Pain – whether it be physical, emotional of psychological – is intelligible only to those who experience it. There is no way – for those who are not in pain – to understand what pain means. Pain is individual and inexpressible. Here is what Elaine Scarry wrote about it:
“Because the existing vocabulary for pain contains only a small handful of adjectives, one passes through direct descriptions very quickly and almost immediately encounters an “as if” structure: it feels as if…; it is as though…on the other side of the ellipse there reappear again and again two and anly two metaphors, and they are metaphors whose inner workings are very problematic. The first specifies an external agent of pain, a weapon that is pictured as producing the pain; and the second specifies bodily damage that is pictured as accompanying the pain (…) both weapon and wound may be used associatively to express pain.”

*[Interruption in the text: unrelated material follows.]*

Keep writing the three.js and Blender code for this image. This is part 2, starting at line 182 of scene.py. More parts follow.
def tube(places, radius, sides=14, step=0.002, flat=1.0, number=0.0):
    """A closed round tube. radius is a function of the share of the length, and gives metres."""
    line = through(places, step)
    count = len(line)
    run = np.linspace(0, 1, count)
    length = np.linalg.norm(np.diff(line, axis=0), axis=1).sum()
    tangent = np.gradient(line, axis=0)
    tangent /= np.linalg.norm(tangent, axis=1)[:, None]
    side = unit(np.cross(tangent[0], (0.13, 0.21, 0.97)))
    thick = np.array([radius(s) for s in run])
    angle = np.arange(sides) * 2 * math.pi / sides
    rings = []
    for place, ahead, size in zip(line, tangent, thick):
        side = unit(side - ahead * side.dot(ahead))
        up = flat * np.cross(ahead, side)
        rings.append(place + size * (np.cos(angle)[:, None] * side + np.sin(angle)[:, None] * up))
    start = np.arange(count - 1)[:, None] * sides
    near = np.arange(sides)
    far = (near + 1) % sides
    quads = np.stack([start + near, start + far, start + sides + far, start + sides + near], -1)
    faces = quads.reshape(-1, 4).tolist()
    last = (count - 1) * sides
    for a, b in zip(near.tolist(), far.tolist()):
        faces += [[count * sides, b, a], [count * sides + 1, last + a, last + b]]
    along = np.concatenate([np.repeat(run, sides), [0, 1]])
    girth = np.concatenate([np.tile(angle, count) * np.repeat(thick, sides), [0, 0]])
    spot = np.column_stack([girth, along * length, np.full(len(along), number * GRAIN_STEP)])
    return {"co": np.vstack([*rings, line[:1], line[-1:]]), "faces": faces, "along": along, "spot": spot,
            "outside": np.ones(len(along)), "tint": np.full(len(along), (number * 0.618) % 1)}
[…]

“As an actual physical fact, a weapon is an object that goes into the body and produces pain; as a perceptual fact, it can lift pain and its attributes out of the body and make them visible. The mental habit of recognizing pain in the weapon is both an ancient and an enduring one.”
The Body in Pain, pp. 15, 16
Media representations of pain closely follow this logic. An example are the 16 pictures published today by the newspaper Repubblica. Only two of them portray the physical damage endured by a Tibetan, while 10 are images of knives, handcuffs and electric cattle prods on a white background.